◆ TASK REQUIREMENTS ◆
Spot each line that carries the word "Write"; copy those lines.

◆ DATA ◆
########
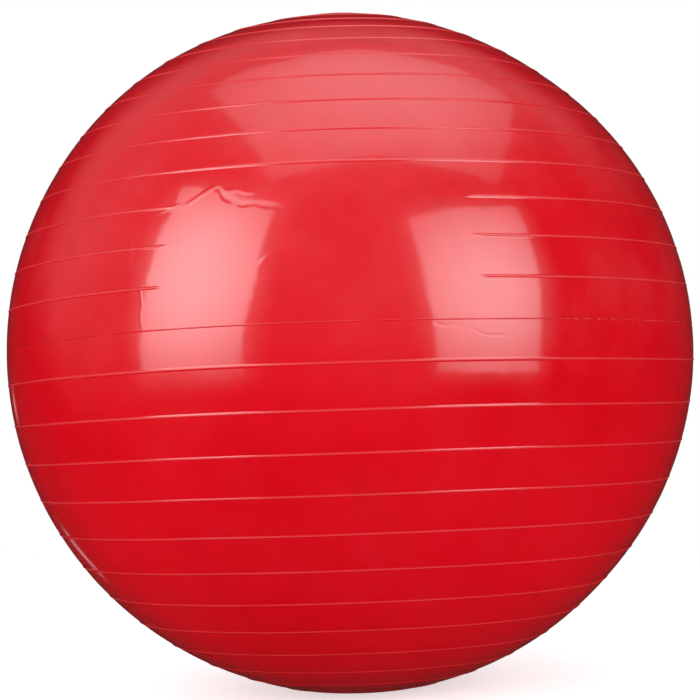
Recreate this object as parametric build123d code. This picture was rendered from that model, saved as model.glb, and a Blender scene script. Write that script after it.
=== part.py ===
"""Exercise ball, 65 cm: a hollow ribbed skin of soft PVC, the valve seat bonded into it, and the plug.

The ball rests on a floor. Its origin is the middle of the flat patch that it stands on, +Z is up
through the valve at the upper pole, and the smooth panel faces -Y. Units are millimetres and degrees.
"""

from build123d import *

import os
from math import acos, cos, degrees, hypot, radians, sin

# Ball, as it stands inflated on a floor
ball_diameter = 650.0
upright_ratio = 0.992  # its own weight leaves the upright axis a little shorter than the level ones
floor_sink = 3.3  # how much of the lowest cap the floor flattens
floor_patch_radius = 36.0
wall = 0.9

# Ribs and seam: the moulding seam is the equator of the mould, and the ribs are evenly spaced from it
pitches_per_half = 14
rib_pitch = 90.0 / pitches_per_half
seam_rise = 3.4  # the lower half stretches more, so the seam stands this much above mid-height
first_lower_rib_lift = 0.45  # degrees that the first rib under the seam sits above its pitch
rib_width = 2.6
rib_height = 0.7
seam_width = 1.0
seam_height = 0.35
lowest_rib = -12  # the next rib down is pressed flush by the floor
highest_rib = 13

# Smooth panel: these ribs stop either side of it
panel_ribs = (1, 2, 3)
panel_width = 53.0
panel_azimuth = -90.0
rib_runout = 2.5
rib_root = 0.4  # how deep a separate rib is sunk into the wall
runout_scale = 0.2

# Valve seat, bonded into a hole at the upper pole
seat_hole_radius = 15.0
seat_flange_radius = 24.0
seat_flange_thickness = 1.8
recess_radius = 11.6
recess_depth = 2.6
neck_length = 24.0
neck_top_radius = 10.0
neck_end_radius = 8.0
bore_top_radius = 4.85
bore_end_radius = 4.55
neck_root_fillet = 2.0

# Plug
plug_clearance = 0.05
head_radius = 11.2
head_thickness = 2.2
head_edge_fillet = 0.8
dish_radius = 7.5
dish_depth = 0.35
stem_length = 22.0
stem_waist = 0.45  # how far the stem stands back between its sealing rings
ring_count = 3
ring_width = 2.0
tip_chamfer = 1.0
core_radius = 2.4
core_depth = 19.0

level_radius = ball_diameter / 2
upright_radius = level_radius * upright_ratio
centre_height = upright_radius - floor_sink


def surface_point(latitude, inset=0.0):
    """The ball's meridian at a latitude, moved inwards along its normal."""
    angle = radians(latitude)
    normal_x, normal_z = upright_radius * cos(angle), level_radius * sin(angle)
    length = hypot(normal_x, normal_z)
    x = level_radius * cos(angle) - inset * normal_x / length
    z = centre_height + upright_radius * sin(angle) - inset * normal_z / length
    return Vector(x, 0, z)


def rib_latitude(index):
    """Latitude of a rib, counted in pitches from the seam."""
    moulded = index * rib_pitch
    lift = first_lower_rib_lift if index == -1 else 0
    return moulded + lift + seam_rise * cos(radians(moulded))


def latitude_at_radius(radius):
    """Latitude near the upper pole where the ball has this radius about its axis."""
    return degrees(acos(radius / level_radius))


def arc_between(low, high, inset=0.0):
    """The meridian from one latitude to another, as one arc."""
    middle = surface_point((low + high) / 2, inset)
    return ThreePointArc(surface_point(low, inset), middle, surface_point(high, inset))


def bead(latitude, width, height):
    """The rounded crest of a rib across the meridian, and the latitudes where it starts and ends."""
    half = degrees(width / 2 / level_radius)
    low, high = latitude - half, latitude + half
    crest = surface_point(latitude, -height)
    return ThreePointArc(surface_point(low), crest, surface_point(high)), low, high


def outer_meridian():
    """The outside of the skin, from the axis on the floor to the valve hole."""
    floor_edge = Vector(floor_patch_radius, 0, 0)
    edges = [Line((0, 0, 0), floor_edge)]
    reached = None
    for index in range(lowest_rib, highest_rib + 1):
        if index in panel_ribs:
            continue
        width, height = (seam_width, seam_height) if index == 0 else (rib_width, rib_height)
        crest, low, high = bead(rib_latitude(index), width, height)
        if reached is None:
            edges.append(TangentArc(floor_edge, surface_point(low), tangent=(1, 0, 0)))
        else:
            edges.append(arc_between(reached, low))
        edges.append(crest)
        reached = high
    edges.append(arc_between(reached, latitude_at_radius(seat_hole_radius)))
    return edges


def inner_meridian():
    """The inside of the skin, from the valve hole down to the axis."""
    hole, flange = (latitude_at_radius(r) for r in (seat_hole_radius, seat_flange_radius))
    edges = [arc_between(hole, flange, wall)]
    reached = flange
    for index in range(highest_rib, lowest_rib - 1, -1):
        edges.append(arc_between(reached, rib_latitude(index), wall))
        reached = rib_latitude(index)
    patch_edge = Vector(floor_patch_radius, 0, wall)
    edges.append(TangentArc(patch_edge, surface_point(reached, wall), tangent=(1, 0, 0)))
    edges.append(Line(patch_edge, (0, 0, wall)))
    return edges


def rib_section(latitude, scale):
    """Closed section of a separate rib, sunk into the wall so that the two fuse."""
    crest, low, high = bead(latitude, rib_width * scale, rib_height * scale)
    low_root, high_root = surface_point(low, rib_root), surface_point(high, rib_root)
    sides = [
        Line(surface_point(high), high_root),
        Line(high_root, low_root),
        Line(low_root, surface_point(low)),
    ]
    return Face(Wire([crest, *sides]))


def panel_rib(index):
    """A rib that stops at the smooth panel, with its two tapering ends."""
    section = rib_section(rib_latitude(index), 1.0)
    thin = rib_section(rib_latitude(index), runout_scale)
    start = panel_azimuth + panel_width / 2
    end = panel_azimuth - panel_width / 2
    pieces = [revolve(Rot(0, 0, start) * section, Axis.Z, 360.0 - panel_width)]
    for edge, way in ((start, -1), (end, 1)):
        tip = Rot(0, 0, edge + way * rib_runout) * thin
        pieces.append(loft([Rot(0, 0, edge) * section, tip], ruled=True))
    return pieces


def ball_skin():
    """The moulded hollow skin with its ribs, seam, smooth panel, floor patch and valve hole."""
    hole = latitude_at_radius(seat_hole_radius)
    outer, inner = outer_meridian(), inner_meridian()
    rim = Line(surface_point(hole), surface_point(hole, wall))
    axis_edge = Line((0, 0, wall), (0, 0, 0))
    skin = revolve(Face(Wire([*outer, rim, *inner, axis_edge])), Axis.Z)
    separate = [piece for index in panel_ribs for piece in panel_rib(index)]
    return skin.fuse(*separate)


def rim_height():
    """Height of the skin's outer edge at the valve hole, where the seat's rim lies flush."""
    return surface_point(latitude_at_radius(seat_hole_radius)).Z


def bore_radius(depth):
    """Radius of the tapered bore at a depth below the recess floor."""
    return bore_top_radius + (bore_end_radius - bore_top_radius) * depth / neck_length


def valve_seat():
    """Flange bonded under the skin, rim flush with it, recess for the plug's head, and neck."""
    hole, flange = (latitude_at_radius(r) for r in (seat_hole_radius, seat_flange_radius))
    under_hole, under_flange = surface_point(hole, wall), surface_point(flange, wall)
    rim = rim_height()
    recess = rim - recess_depth
    neck_end = recess - neck_length
    flange_bottom = surface_point(flange, wall + seat_flange_thickness)
    root = Vector(neck_top_radius, 0, flange_bottom.Z - neck_root_fillet)
    edges = [
        Line((recess_radius, 0, rim), surface_point(hole)),
        Line(surface_point(hole), under_hole),
        arc_between(hole, flange, wall),
        Line(under_flange, flange_bottom),
        Line(flange_bottom, (neck_top_radius + neck_root_fillet, 0, flange_bottom.Z)),
        TangentArc((neck_top_radius + neck_root_fillet, 0, flange_bottom.Z), root, tangent=(-1, 0, 0)),
        Line(root, (neck_end_radius, 0, neck_end)),
        Line((neck_end_radius, 0, neck_end), (bore_end_radius, 0, neck_end)),
        Line((bore_end_radius, 0, neck_end), (bore_top_radius, 0, recess)),
        Line((bore_top_radius, 0, recess), (recess_radius, 0, recess)),
        Line((recess_radius, 0, recess), (recess_radius, 0, rim)),
    ]
    return revolve(Face(Wire(edges)), Axis.Z)


def plug_head(seating):
    """Flat round head with a softened edge and a shallow dish in its top."""
    head = Pos(0, 0, seating) * Cylinder(
        head_radius, head_thickness, align=(Align.CENTER, Align.CENTER, Align.MIN)
    )
    head = fillet(head.edges().group_by(Axis.Z)[-1], head_edge_fillet)
    sphere_radius = (dish_radius**2 + dish_depth**2) / (2 * dish_depth)
    dish = Pos(0, 0, seating + head_thickness - dish_depth + sphere_radius) * Sphere(sphere_radius)
    return head - dish


def plug_stem(seating, recess):
    """Tapered stem with sealing rings that follow the bore, and a cone at its tip."""
    tip = seating - stem_length
    ring_gap = (stem_length - ring_count * ring_width) / (ring_count + 1)
    outline = [Vector(0, 0, seating + head_thickness / 2)]
    outline.append(Vector(bore_radius(0) - plug_clearance - stem_waist, 0, seating + head_thickness / 2))
    depth = seating - recess
    for _ in range(ring_count):
        top = depth - ring_gap
        bottom = top - ring_width
        for level, back in ((top, stem_waist), (top, 0.0), (bottom, 0.0), (bottom, stem_waist)):
            radius = bore_radius(-bottom) - plug_clearance - back
            outline.append(Vector(radius, 0, recess + level))
        depth = bottom
    end_radius = bore_radius(stem_length) - plug_clearance - stem_waist
    outline.append(Vector(end_radius, 0, tip + tip_chamfer))
    outline.append(Vector(end_radius - tip_chamfer, 0, tip))
    outline.append(Vector(0, 0, tip))
    stem = revolve(Face(Wire(Polyline(*outline, close=True).edges())), Axis.Z)
    core = Pos(0, 0, tip) * Cylinder(
        core_radius, core_depth, align=(Align.CENTER, Align.CENTER, Align.MIN)
    )
    return stem - core


def valve_plug():
    """The stopper, seated in the bore with its head in the recess."""
    recess = rim_height() - recess_depth
    seating = recess + plug_clearance
    return plug_head(seating) + plug_stem(seating, recess)


def main():
    """Write one STEP file for each piece."""
    os.makedirs("parts", exist_ok=True)
    pieces = {"ball_skin": ball_skin(), "valve_seat": valve_seat(), "valve_plug": valve_plug()}
    for name, shape in pieces.items():
        export_step(shape, f"parts/{name}.step")


main()
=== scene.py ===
"""Exercise ball, 65 cm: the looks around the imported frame.

The skin is one closed, hollow mesh with its rings, seam, smooth panel and floor patch. The valve seat
and the plug are the frame's own nodes in procedural materials. Metres and degrees, +Z up, the smooth
panel faces -Y. An azimuth is measured from -Y towards +X, and a latitude up from mid-height.
"""

import math

import bpy
import numpy as np
from mathutils import Euler, Matrix, Vector


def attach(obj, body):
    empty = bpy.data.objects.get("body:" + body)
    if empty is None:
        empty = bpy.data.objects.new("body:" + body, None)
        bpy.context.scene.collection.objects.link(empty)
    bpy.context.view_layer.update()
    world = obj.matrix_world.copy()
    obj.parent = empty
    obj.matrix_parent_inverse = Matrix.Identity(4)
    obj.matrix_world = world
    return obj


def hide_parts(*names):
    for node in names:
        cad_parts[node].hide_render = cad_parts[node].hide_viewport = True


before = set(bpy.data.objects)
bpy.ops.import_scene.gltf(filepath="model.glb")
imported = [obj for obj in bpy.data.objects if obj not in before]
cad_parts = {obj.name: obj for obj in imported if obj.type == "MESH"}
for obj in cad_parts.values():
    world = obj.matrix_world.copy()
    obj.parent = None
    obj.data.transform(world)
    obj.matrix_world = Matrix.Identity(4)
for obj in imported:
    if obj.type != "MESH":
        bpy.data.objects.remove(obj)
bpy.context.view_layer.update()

# Ball, with the frame's own sizes
LEVEL_RADIUS = 0.325
UPRIGHT_RADIUS = LEVEL_RADIUS * 0.992
FLOOR_SINK = 0.0033
FLOOR_ROLL_OFF = 0.0015
CENTRE_HEIGHT = UPRIGHT_RADIUS - FLOOR_SINK
WALL = 0.0009

# Ribs and seam, with the frame's own sizes but for the rib height
RIB_PITCH = 90 / 14
SEAM_RISE = 3.4
FIRST_LOWER_RIB_LIFT = 0.45
RIB_WIDTH = 0.0026
RIB_HEIGHT = 0.0006  # a tenth of a millimetre lower than the frame's ribs
SEAM_WIDTH = 0.0010
SEAM_HEIGHT = 0.00035
LOWEST_RIB, HIGHEST_RIB = -12, 13
PANEL_RIBS = (1, 2, 3)
PANEL_TIP, PANEL_FULL = 24.0, 26.5  # a stopped rib starts at the first azimuth and is whole at the second
SCALLOP = 0.00012  # how far the skin swells out between two ribs
RIB_ROUNDNESS = 1.4  # the power that a rib's cosine profile is raised to
RING_BOW, RING_BOW_SKEW = 0.79, -0.17  # degrees that the rings bow by, and how far that is turned aside
RING_WANDER = 0.06  # degrees that a ring strays from its own line
HOLE_RADIUS = 0.015
HOLE_CALM = 16  # degrees round the valve hole over which the skin comes back to the true ball

# Camera and its aim
VIEW_AZIMUTH, VIEW_ELEVATION, VIEW_TURN = 4.3, -0.65, 2.31
VIEW_DISTANCE = 7.02 * LEVEL_RADIUS
LENS = 122.65
AIM_RIGHT, AIM_UP = 0.0008, 0.0029

ball_centre = Vector((0, 0, CENTRE_HEIGHT))


def direction(azimuth, elevation):
    """Unit vector at an azimuth and an elevation, in degrees."""
    a, e = math.radians(azimuth), math.radians(elevation)
    return Vector((math.sin(a) * math.cos(e), -math.cos(a) * math.cos(e), math.sin(e)))


def smoothstep(low, high, x):
    """0 below low, 1 above high, and a smooth rise between."""
    t = np.clip((x - low) / (high - low), 0, 1)
    return t * t * (3 - 2 * t)


# ---------------------------------------------------------------- skin

# Places where the inflated skin stands out or in from a true ball: azimuth, latitude, metres, then the
# spread in degrees
SWELLS = (
    (90, 4, 0.0012, 26),
    (92, 58, -0.0030, 17),
    (-85, 55, 0.0020, 20),
    (95, -42, -0.0016, 18),
    (-92, -6, -0.0010, 18),
    (-95, -38, -0.0008, 20),
    (0, 76, -0.0014, 14),
    (180, 20, 0.0016, 30),
    (150, -30, -0.0012, 22),
    (-150, 40, -0.0010, 22),
)
BROAD_SWELL, SMALL_SWELL = 0.0005, 0.0001  # metres of wave, over a hand's breadth and over a thumb's


def rib_latitude(index):
    """Latitude of a rib, counted in pitches from the seam."""
    moulded = index * RIB_PITCH
    lift = FIRST_LOWER_RIB_LIFT if index == -1 else 0
    return moulded + lift + SEAM_RISE * math.cos(math.radians(moulded))


def half_width(width):
    """Half of a width across the meridian, in degrees."""
    return math.degrees(width / 2 / LEVEL_RADIUS)


HOLE_LATITUDE = math.degrees(math.acos(HOLE_RADIUS / LEVEL_RADIUS))

# Mesh: rows across a rib, in half widths, then counts of rows and columns
ACROSS_RIB = (-1.5, -1.0, -0.66, -0.33, 0.0, 0.33, 0.66, 1.0, 1.5)
BETWEEN_RIBS = 4
BELOW_RIBS = 9
ABOVE_RIBS = 4
UNIFORM_COLUMNS = 228
RUNOUT_COLUMNS = 5
INNER_ROWS = 22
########
◆ THE SOLUTION ◆
Recreate this object as parametric build123d code. This picture was rendered from that model, saved as model.glb, and a Blender scene script. Write that script after it.
    """Write one STEP file for each piece."""